* AIM OF THE EXERCISE
Using the listing below, set down each line from the line containing "left_strap_bottom();" through the line containing "from mathutils import Matrix, Vector, noise", both ends included, exactly and with nothing added.

------------------------------------------------

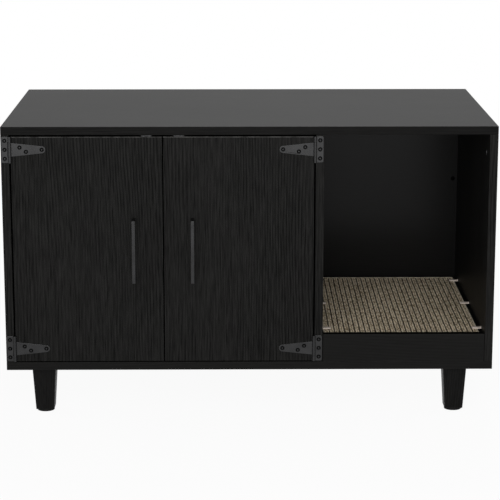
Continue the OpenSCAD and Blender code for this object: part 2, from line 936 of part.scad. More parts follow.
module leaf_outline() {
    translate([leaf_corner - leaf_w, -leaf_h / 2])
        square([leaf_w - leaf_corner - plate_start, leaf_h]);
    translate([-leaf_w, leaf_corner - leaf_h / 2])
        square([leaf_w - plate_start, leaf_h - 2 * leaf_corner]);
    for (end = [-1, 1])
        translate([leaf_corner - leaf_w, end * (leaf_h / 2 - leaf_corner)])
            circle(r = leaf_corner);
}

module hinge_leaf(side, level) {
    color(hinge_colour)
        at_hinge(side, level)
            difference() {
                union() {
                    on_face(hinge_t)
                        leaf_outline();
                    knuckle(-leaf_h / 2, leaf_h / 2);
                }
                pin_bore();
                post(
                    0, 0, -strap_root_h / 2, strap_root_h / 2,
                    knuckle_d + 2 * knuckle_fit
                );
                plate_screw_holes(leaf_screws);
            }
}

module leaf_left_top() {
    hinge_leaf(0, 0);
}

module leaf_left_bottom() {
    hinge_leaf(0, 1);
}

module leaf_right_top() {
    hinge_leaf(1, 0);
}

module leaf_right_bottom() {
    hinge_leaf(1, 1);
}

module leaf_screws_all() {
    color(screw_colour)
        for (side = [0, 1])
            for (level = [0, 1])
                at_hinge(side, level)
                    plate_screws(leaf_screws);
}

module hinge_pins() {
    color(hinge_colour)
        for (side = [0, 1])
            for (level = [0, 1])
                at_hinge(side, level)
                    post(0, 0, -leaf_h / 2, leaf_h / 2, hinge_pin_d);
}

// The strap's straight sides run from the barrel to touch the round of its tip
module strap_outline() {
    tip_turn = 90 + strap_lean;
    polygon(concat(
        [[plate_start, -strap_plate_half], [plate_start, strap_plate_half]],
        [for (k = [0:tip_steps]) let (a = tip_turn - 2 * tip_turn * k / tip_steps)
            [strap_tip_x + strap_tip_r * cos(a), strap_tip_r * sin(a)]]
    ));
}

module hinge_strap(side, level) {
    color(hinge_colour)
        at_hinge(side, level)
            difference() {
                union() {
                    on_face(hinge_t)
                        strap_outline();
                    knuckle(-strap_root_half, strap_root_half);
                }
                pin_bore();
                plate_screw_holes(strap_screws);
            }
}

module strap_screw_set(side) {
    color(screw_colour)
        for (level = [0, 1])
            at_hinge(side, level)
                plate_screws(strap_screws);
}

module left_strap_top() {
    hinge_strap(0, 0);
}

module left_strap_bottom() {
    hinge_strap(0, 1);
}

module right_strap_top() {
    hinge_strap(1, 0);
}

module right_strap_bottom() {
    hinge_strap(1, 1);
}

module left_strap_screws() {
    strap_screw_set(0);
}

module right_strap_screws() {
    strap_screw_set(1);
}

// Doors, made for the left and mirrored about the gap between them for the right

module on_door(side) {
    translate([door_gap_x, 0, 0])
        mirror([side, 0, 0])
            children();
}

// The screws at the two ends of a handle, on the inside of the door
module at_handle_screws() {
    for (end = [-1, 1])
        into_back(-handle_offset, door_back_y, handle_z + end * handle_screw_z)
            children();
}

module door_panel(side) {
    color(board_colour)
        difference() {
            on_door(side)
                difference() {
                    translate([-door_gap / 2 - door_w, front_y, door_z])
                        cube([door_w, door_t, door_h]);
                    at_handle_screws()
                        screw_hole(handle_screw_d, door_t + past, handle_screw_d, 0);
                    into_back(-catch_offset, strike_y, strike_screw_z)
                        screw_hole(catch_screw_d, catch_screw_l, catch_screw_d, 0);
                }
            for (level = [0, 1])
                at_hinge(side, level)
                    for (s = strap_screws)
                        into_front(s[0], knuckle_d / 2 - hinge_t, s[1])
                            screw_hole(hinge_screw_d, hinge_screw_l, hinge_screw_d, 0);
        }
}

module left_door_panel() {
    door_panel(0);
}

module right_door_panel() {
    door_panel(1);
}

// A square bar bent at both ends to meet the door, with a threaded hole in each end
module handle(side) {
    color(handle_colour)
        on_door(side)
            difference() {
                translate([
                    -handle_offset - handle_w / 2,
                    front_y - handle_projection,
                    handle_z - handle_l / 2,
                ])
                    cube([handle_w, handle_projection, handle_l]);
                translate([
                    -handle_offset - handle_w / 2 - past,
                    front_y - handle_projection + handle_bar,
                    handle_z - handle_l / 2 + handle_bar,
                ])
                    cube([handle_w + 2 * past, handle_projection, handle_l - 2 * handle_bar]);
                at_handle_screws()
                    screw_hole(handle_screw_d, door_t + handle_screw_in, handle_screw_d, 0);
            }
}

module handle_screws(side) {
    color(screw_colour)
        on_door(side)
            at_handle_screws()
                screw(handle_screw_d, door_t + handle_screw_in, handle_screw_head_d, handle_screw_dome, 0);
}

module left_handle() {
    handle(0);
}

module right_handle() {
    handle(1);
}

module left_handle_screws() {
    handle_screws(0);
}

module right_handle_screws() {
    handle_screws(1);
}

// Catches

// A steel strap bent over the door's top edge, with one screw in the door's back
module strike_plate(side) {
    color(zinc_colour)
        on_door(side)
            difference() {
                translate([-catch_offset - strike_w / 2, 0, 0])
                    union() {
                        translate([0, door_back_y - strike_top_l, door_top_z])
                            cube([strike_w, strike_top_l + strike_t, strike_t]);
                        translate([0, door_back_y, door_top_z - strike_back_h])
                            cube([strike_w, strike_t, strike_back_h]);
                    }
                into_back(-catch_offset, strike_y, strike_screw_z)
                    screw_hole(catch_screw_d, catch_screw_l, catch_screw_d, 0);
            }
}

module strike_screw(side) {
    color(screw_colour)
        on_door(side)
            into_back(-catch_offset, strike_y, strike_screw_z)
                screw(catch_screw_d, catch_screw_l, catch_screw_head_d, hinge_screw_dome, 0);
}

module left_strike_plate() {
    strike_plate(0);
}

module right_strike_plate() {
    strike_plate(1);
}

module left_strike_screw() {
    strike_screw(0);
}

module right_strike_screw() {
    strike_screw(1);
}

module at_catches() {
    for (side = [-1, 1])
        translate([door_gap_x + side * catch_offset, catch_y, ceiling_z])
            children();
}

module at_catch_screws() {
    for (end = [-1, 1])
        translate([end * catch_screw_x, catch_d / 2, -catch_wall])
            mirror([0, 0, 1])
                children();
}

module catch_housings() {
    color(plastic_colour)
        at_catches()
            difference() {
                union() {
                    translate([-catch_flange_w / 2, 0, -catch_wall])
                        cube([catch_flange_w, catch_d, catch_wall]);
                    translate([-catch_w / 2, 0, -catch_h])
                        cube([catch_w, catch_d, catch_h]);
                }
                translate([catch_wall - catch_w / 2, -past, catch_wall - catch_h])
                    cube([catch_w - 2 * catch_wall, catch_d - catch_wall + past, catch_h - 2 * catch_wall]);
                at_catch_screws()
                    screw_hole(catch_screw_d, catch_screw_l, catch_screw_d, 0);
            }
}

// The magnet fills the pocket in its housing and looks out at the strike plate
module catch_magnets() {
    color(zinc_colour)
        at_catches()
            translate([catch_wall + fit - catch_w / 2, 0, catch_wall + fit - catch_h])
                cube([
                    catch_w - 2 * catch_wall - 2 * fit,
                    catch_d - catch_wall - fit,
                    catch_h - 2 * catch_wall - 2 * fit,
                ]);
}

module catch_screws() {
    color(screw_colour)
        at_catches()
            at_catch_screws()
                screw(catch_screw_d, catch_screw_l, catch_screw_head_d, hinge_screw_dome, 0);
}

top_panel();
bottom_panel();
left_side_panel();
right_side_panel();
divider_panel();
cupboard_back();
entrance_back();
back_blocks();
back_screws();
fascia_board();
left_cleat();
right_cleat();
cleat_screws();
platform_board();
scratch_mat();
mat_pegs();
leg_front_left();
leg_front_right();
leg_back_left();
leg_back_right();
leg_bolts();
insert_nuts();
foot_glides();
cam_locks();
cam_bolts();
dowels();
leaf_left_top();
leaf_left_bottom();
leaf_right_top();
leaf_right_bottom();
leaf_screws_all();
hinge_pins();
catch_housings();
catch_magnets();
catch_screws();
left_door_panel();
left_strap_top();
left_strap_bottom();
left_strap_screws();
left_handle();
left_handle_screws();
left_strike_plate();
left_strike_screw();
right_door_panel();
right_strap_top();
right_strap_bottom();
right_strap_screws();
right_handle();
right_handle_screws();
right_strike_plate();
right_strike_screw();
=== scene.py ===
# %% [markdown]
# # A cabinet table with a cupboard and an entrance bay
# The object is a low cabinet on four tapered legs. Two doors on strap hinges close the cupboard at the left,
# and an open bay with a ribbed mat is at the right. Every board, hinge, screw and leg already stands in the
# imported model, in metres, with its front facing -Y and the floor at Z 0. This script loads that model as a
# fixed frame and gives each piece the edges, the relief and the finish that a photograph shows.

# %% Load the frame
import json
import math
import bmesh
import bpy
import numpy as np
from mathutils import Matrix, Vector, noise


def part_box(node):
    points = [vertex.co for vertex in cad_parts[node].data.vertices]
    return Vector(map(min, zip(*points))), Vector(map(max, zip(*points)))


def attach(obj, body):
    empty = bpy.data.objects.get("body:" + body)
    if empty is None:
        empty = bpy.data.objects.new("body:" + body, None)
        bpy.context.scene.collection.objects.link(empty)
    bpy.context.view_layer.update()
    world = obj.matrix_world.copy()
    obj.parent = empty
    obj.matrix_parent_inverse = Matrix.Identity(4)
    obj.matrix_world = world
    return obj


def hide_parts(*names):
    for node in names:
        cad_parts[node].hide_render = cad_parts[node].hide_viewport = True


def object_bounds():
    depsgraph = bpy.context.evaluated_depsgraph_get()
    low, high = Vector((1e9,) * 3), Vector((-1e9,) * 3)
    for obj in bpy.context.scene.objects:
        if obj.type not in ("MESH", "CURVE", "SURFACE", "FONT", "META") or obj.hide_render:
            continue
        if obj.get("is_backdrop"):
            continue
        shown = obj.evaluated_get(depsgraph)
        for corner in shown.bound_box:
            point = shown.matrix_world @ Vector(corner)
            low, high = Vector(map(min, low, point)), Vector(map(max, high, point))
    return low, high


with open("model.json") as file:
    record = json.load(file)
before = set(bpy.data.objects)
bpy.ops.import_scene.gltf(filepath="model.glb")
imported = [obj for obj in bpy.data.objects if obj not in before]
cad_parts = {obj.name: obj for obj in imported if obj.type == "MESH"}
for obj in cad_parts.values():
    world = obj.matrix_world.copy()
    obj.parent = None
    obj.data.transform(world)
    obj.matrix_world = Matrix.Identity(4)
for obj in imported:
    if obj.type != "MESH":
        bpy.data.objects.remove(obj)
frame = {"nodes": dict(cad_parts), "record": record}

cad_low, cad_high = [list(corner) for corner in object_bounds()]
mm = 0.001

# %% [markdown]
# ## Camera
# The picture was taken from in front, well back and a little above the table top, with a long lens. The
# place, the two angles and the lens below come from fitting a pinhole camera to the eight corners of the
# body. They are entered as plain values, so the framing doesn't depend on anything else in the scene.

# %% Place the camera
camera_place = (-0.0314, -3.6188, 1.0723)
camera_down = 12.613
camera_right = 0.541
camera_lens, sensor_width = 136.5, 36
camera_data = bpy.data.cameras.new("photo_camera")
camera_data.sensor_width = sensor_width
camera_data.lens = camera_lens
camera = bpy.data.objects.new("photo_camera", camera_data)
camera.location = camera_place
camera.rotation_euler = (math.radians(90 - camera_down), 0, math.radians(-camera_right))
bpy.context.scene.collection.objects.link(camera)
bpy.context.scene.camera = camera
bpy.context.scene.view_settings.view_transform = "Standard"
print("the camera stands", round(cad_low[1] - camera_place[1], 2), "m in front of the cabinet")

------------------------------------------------

* COMPLETED EXERCISE
left_strap_bottom();
left_strap_screws();
left_handle();
left_handle_screws();
left_strike_plate();
left_strike_screw();
right_door_panel();
right_strap_top();
right_strap_bottom();
right_strap_screws();
right_handle();
right_handle_screws();
right_strike_plate();
right_strike_screw();
=== scene.py ===
# %% [markdown]
# # A cabinet table with a cupboard and an entrance bay
# The object is a low cabinet on four tapered legs. Two doors on strap hinges close the cupboard at the left,
# and an open bay with a ribbed mat is at the right. Every board, hinge, screw and leg already stands in the
# imported model, in metres, with its front facing -Y and the floor at Z 0. This script loads that model as a
# fixed frame and gives each piece the edges, the relief and the finish that a photograph shows.

# %% Load the frame
import json
import math
import bmesh
import bpy
import numpy as np
from mathutils import Matrix, Vector, noise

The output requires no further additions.